Захлопнули задний борт, двое солдат с автоматами уселись на откидных скамьях. Остался ли Томилин в вольнице или его погрузили в следующую машину — я не заметил. Машин немного и забрали лишь часть людей.
Тронулись рывком и поехали на большой скорости. На каждом ухабе резкая боль пронзает ногу. Вот минута спокойной езды, кажется, что и дальше дорога будет ровной, но опять кузов машины подбрасывает верх, носилки дергаются. Лицо и грудь покрываются испариной, тошнота подступает к горлу. У противоположного борта лежит Гриша. Глаза у него закрыты, на мертвенно-бледном лице выделяются посиневшие губы.
ГЛАВА II ЛИДА
Весною, на восходе раннем,
Садам рождаться зоревым...
Ты жив, а мы уже не встанем,
Так расскажи о нас живым!
С. ОстровойМашина въехала на окраину какого-то города и вскоре остановилась у железных ворот.
— Где мы? — спрашивает Гриша, с трудом размыкая пересохшие губы.
— Отправляли в Лиду, значит, сюда и привезли, — отвечает рядом сидящий.
Подняли шлагбауму машину пропустили во двор, стали снимать носилки. Здания военного городка сумрачные, серовато-желтого цвета, осевшие, во многих местах побиты осколками бомб. Раненых внесли в казарму, сплошь заставленную железными и деревянными нарами. В ряду нижних нар нашли свободное место, положили меня. Гришу отнесли в другой ряд. Санитар принес алюминиевую кружку.
— К-к-о-тел-ка н-нет. Да о-он з-здесь и н-н-не нужен.
На худых его плечах гимнастерка без ремня кажется очень широкой. Лицо смуглое, молодое, а среди черных волос блестят частые сединки. Заикается, наверно, контужен.
— Спросите у ребят: кто тут из пятьдесят девятого полка, — прошу его.
— С-с-сп-п-рошу.
Вечером стали раздавать ужин. Плеснули двести граммов темноватой жидкости. На дне кружки оказалось несколько крупинок неочищенного проса.
Заговариваю с соседом:
— Тут не только без котелка, но и без ложки обойтись можно.
— Да... Выпьешь эту бурду и еще сильнее есть хочется.
— Слыхали что-нибудь о фронте? Где фронт?
— Где фронт — не знаю, — ответил сосед, — врать не хочу. Немцы многое брешут. Будто уже и армии нет, и советской власти нет.
— Ну, это им так хочется... Может, не от хорошей жизни так говорят. — Впервые почувствовал всем существом своим: личная судьба зависит от судьбы страны.

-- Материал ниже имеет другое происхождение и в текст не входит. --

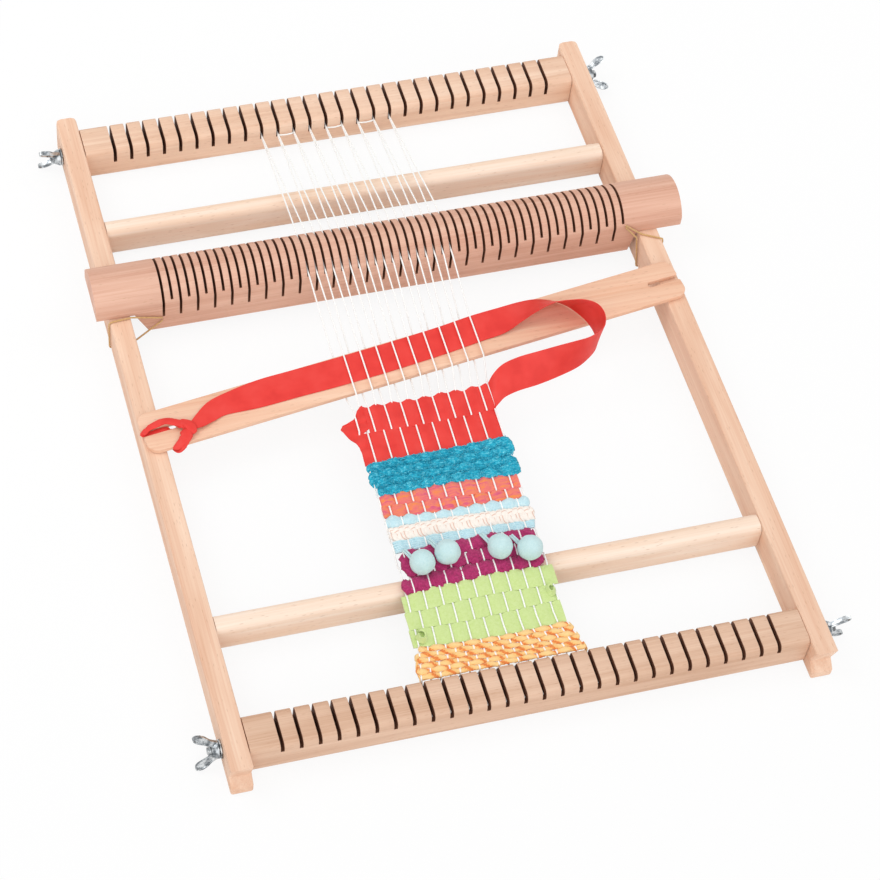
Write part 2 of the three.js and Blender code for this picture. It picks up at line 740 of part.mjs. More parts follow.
// Pompoms lie flat-bottomed on the threads in front of their cord
function pompoms() {
  const flatZ = weaveZ + layerOffset + threadRadius + seatGap;
  const drop = pompomRadius * 0.6;
  const start = Math.asin(-drop / pompomRadius);
  const steps = 7;
  const profile = [[0, -drop]];
  for (let step = 0; step <= steps; step += 1) {
    const angle = start + (Math.PI / 2 - start) * step / steps;
    profile.push([step === steps ? 0 : pompomRadius * Math.cos(angle), pompomRadius * Math.sin(angle)]);
  }
  const places = [[-47.6, 124.2], [-28.6, 128.4], [7.6, 125.3], [27.3, 119.8]];
  places.forEach(([x, fromFront], index) => {
    const ball = turned(profile, 14).translate(x, front + fromFront, flatZ + drop);
    add(`pompom_${index + 1}`, ball, 0xcfe6e6, 0.95);
  });
}

// Free stretch of the red ribbon: along the shuttle, round in a loop and into the first row
function redRibbon() {
  const flat = (along, across, half, turn) => {
    const angle = THREE.MathUtils.degToRad(shuttleTurn + turn);
    return [inShuttle(along, across, ribbonZ), [-half * Math.sin(angle), half * Math.cos(angle), 0]];
  };
  const stations = [
    flat(tieStart + 19, -1, 5, 50),
    flat(tieStart + 33, 6, 8, 40),
    flat(tieStart + 53, 6, 10.5, 10),
    flat(-90, 2, 12, 0),
    flat(-40, 3, 12, 0),
    flat(20, 4, 12, 0),
    flat(60, 6, 12, 2),
    flat(84, 8, 11, 4),
    [[104, front + 324, ribbonZ + 5.5], [-1.5, 7.5, 5]],
    [[122, front + 324, ribbonZ + 7.5], [1.5, 4, 7]],
    [[136, front + 314, ribbonZ + 7.8], [3.5, 1.2, 7]],
    [[139, front + 300, ribbonZ + 7.2], [4, -1, 6.5]],
    [[128, front + 287, ribbonZ + 5.5], [4, -6, 5]],
    [[108, front + 276, ribbonZ + 2.5], [4, -9.5, 2.5]],
    [[84, front + 265.5, ribbonZ], [3, -11, 0]],
    [[62, front + 258, ribbonZ - 1.4], [2, -11.4, 0]],
    [[43, front + 254.5, weaveZ], [0, -11.4, 0]],
  ];
  add('red_ribbon', strip(stations, ribbonThickness), red, 0.95);
}

rail('left_rail', -1);
rail('right_rail', 1);
crossBar('front_cross_bar', 'front_bar_dowel', frontBarY);
crossBar('back_cross_bar', 'back_bar_dowel', backBarY);
beam('front_beam', frontBeamY, frontKerfShallow, frontKerfDeep, 0);
beam('back_beam', backBeamY, backKerfShallow, backKerfDeep, backKerfShift);
for (const [end, y] of [['front', frontBeamY], ['back', backBeamY]]) {
  for (const [hand, side] of [['left', -1], ['right', 1]]) {
    hangerBolt(`${end}_${hand}_bolt`, side, y);
    washer(`${end}_${hand}_washer`, side, y);
    wingNut(`${end}_${hand}_wing_nut`, side, y, wingAngles[`${end}_${hand}`]);
  }
}
heddleBar();
add('left_band', tube(bandRoutes.left.points, bandRadius, 6), 0xc9a77c, 0.6);
add('right_band', tube(bandRoutes.right.points, bandRadius, 6), 0xc9a77c, 0.6);
shuttle();
ribbonTie();
redRibbon();
warp();
weaving();
pompoms();

export default loom;
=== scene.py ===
import math
import random

import bmesh
import bpy
from mathutils import Matrix, Vector, noise


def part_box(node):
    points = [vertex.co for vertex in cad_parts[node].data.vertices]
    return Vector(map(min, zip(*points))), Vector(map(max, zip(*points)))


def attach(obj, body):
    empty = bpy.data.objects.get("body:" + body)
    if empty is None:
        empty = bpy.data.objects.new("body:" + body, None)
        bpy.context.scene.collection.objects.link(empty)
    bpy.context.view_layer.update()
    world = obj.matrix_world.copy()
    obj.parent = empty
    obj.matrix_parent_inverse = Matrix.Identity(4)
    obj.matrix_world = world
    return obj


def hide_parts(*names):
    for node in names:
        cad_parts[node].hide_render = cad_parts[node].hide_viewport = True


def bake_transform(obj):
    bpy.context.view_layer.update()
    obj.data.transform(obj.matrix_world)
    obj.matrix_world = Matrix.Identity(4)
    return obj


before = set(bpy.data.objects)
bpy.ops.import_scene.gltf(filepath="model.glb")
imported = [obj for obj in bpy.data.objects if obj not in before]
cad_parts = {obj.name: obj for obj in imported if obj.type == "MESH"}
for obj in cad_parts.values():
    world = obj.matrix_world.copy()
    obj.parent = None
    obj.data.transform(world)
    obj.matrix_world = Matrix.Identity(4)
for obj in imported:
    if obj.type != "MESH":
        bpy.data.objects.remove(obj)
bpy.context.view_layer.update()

# The photograph's view
# A long lens looks down on the loom from the weaver's left, with the loom
# to the right of the lens axis, so the view is shifted and not turned. Its
# numbers are a fit's own.
def placed(name, data):
    """A new object in the scene."""
    made = bpy.data.objects.new(name, data)
    bpy.context.scene.collection.objects.link(made)
    return made


camera_data = bpy.data.cameras.new("camera")
camera_data.sensor_width = 36.0
camera_data.lens = 101.486
camera_data.shift_x = 0.17859
camera_data.shift_y = 0.15529
camera_data.clip_start = 0.05
camera_data.dof.use_dof = False
camera = placed("camera", camera_data)
camera.location = (-0.41719, -1.02152, 1.42526)
camera.rotation_euler = [math.radians(turn) for turn in (33.10771, -2.36154, -14.02794)]
bpy.context.scene.camera = camera
bpy.context.scene.view_settings.view_transform = "Standard"

# Floor and light
# A white paper sweep under soft boxes: white to the camera and in the metal's
# reflections, and still dark enough under the loom to keep a faint shadow.
def linear(hex_colour):
    """An sRGB hex colour as linear RGBA."""
    values = [int(hex_colour[at:at + 2], 16) / 255 for at in (1, 3, 5)]
    return [v / 12.92 if v <= 0.04045 else ((v + 0.055) / 1.055) ** 2.4 for v in values] + [1.0]


def node(tree, kind, inputs=None, stops=(), **settings):
    """One shader node with its settings and colour stops. An input is a value, a socket, or a node
    whose first output is meant."""
    made = tree.nodes.new("ShaderNode" + kind)
    for name, value in settings.items():
        setattr(made, name, value)
    if stops:
        elements = made.color_ramp.elements
        while len(elements) < len(stops):
            elements.new(0.5)
        for element, (position, colour) in zip(elements, stops):
            element.position = position
            element.color = linear(colour)
    for socket, value in (inputs or {}).items():
        if isinstance(value, bpy.types.Node):
            value = value.outputs[0]
        if isinstance(value, bpy.types.NodeSocket):
            tree.links.new(value, made.inputs[socket])
        else:
            made.inputs[socket].default_value = value
    return made


def blank_material(name):
    """A material and its empty node tree."""
    material = bpy.data.materials.new(name)
    material.use_nodes = True
    material.node_tree.nodes.clear()
    return material, material.node_tree


def seen_directly(tree):
    """1 where the camera, a mirror or clear glass looks at the white surround."""
    path = node(tree, "LightPath")
    seen = node(tree, "Math", {0: path.outputs["Is Camera Ray"], 1: path.outputs["Is Glossy Ray"]},
                operation="MAXIMUM")
    return node(tree, "Math", {0: seen, 1: path.outputs["Is Transmission Ray"]}, operation="MAXIMUM")


sweep = bpy.data.meshes.new("sweep")
floor = placed("sweep", sweep)
shell = bmesh.new()
paper_half, paper_drop = 6.0, 0.0004
bmesh.ops.create_grid(shell, x_segments=1, y_segments=1, size=paper_half)
bmesh.ops.translate(shell, vec=(0, 0, -paper_drop), verts=shell.verts)
shell.to_mesh(sweep)
shell.free()

# Matt white paper: it shows as pure white, and its matt part holds the shadow.
paper, tree = blank_material("white_paper_sweep")
matt = node(tree, "BsdfDiffuse", {"Color": linear("#f4f4f4")})
glow = node(tree, "Emission", {"Color": linear("#ffffff"), "Strength": 1.0})
glow_share = 0.88
share = node(tree, "Math", {0: seen_directly(tree), 1: glow_share}, operation="MULTIPLY")
mixed = node(tree, "MixShader", {0: share, 1: matt, 2: glow})
node(tree, "OutputMaterial", {"Surface": mixed})
sweep.materials.append(paper)

world = bpy.data.worlds.new("studio")
bpy.context.scene.world = world
world.use_nodes = True
tree = world.node_tree
tree.nodes.clear()
fill_light, white = 0.55, 1.0
strength = node(tree, "MapRange", {0: seen_directly(tree), 3: fill_light, 4: white})
sky = node(tree, "Background", {"Color": linear("#ffffff"), "Strength": strength})
node(tree, "OutputWorld", {"Surface": sky})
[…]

Подошел санитар, сказал, что из моего полка никого нет.
К утру боль в ране усилилась, потянуло сладковатым запахом гноя.
— Узнайте, — обратился я к санитару, — будет ли перевязка.

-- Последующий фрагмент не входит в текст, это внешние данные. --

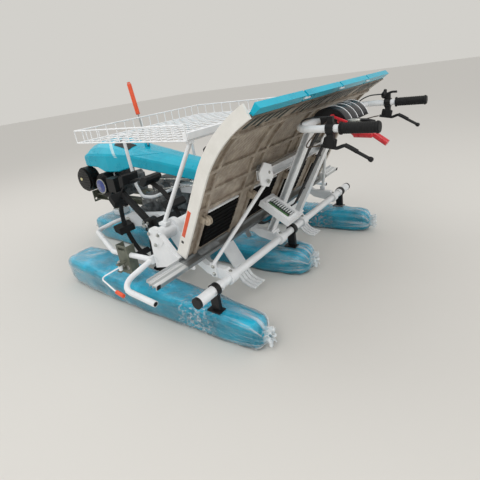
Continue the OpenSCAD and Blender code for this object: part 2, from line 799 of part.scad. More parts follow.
clamp_hw = 20;
sleeve_x = max(rear_tube_hl - sleeve_l, outer_case_x + clamp_hw + fit);
module rear_tube() {
    color(colour_white) {
        axle(-rear_tube_hl, rear_tube_hl, rear_tube_y, rear_tube_z, rear_tube_r);
        both() difference() {
            axle(sleeve_x, rear_tube_hl, rear_tube_y, rear_tube_z, rear_tube_r + sleeve_t);
            translate([rear_tube_hl - 93, rear_tube_y - rear_tube_r - sleeve_t, rear_tube_z])
                cube([50, 2 * sleeve_t, 8], center = true);
        }
    }
}

module tube_caps() {
    color(colour_black) both()
        axle(rear_tube_hl + fit, rear_tube_hl + 12, rear_tube_y, rear_tube_z, rear_tube_r + sleeve_t + 1);
}

// Arms from the planting cases to the rear tube, each with a clamp round it
module cast_arms() {
    color(colour_white) both() for (x = [outer_case_x, inner_case_x]) {
        difference() {
            union() {
                across(planting_case_t, x)
                    polygon([[arm_face, 298], [arm_face, 264], [rail_y, 218],
                             [rear_tube_y, rear_tube_z - 24], [rear_tube_y, rear_tube_z + 24],
                             [rear_tube_y + 14, arm_top], [rail_y, arm_top]]);
                axle(x - clamp_hw, x + clamp_hw, rear_tube_y, rear_tube_z, rear_tube_r + 9);
            }
            axle(x - 30, x + 30, rear_tube_y, rear_tube_z, rear_tube_r + fit);
        }
    }
}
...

Он сходил к врачу, вернулся и сообщил, что скоро всех командиров переведут в отдельную комнату, на второй этаж. Там и перевяжут. Я не командир, а врач срочной службы, то есть рядовой, но объяснять этого не захотел. Да и не поймут немцы: как это — врач и не офицер? А намерение лагерного начальства не трудно разгадать: они хотят исключить какое бы то ни было влияние командного состава на рядовых бойцов.
Перенесли на второй этаж. Все лежачие, меня положили рядом с артиллеристом Рыбалкиным. У противоположной стены Ивановский, — в своем полку он был начальником аптеки. В ряду к окнам на двор поместили пять человек. Томилина не видно, может быть, не всех раненых вывезли из Щучинской больницы, или он здесь, в корпусе, но сказался рядовым, а не командиром.

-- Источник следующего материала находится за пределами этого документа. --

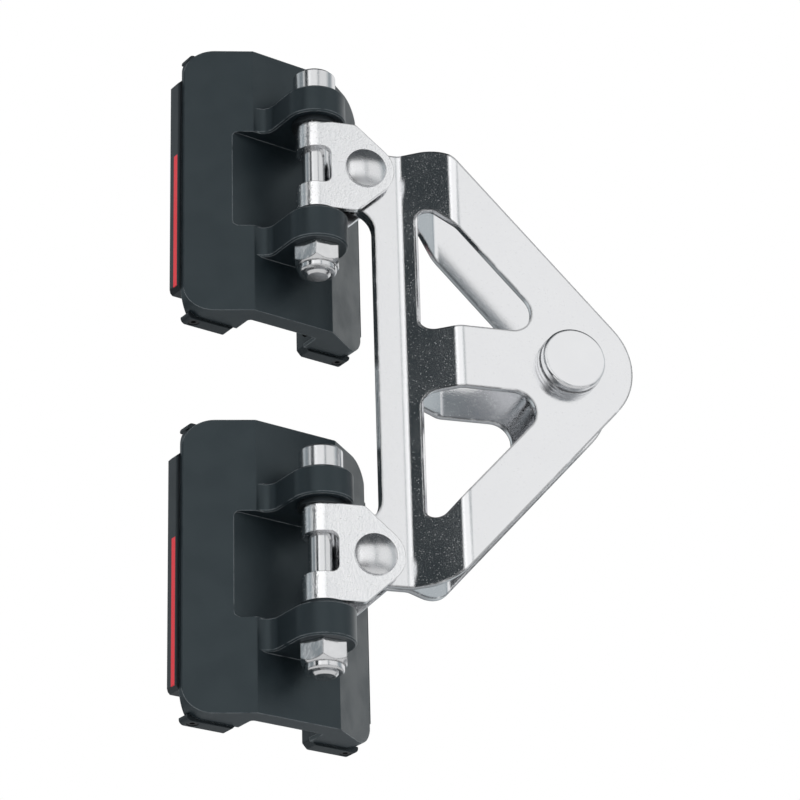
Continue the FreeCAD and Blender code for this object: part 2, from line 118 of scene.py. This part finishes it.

Санитар у нас гражданский. На нем рубаха-косоворотка, рабочие брюки.
— Зовите Данилом Петровичем? — отвечает он на вопрос об имени. Заметив, что его гражданская одежда вызывает недоумение, поясняет:
— По пьяному делу получил год заключения... Работали здесь, недалеко от границы. Немцы захватили нас врасплох. Стал объяснять, что я не военный, там солдат меня чуть не застрелил. «Врешь!» — говорит и показывает на голову. Раз не старый и стриженый наголо, значит, в армии!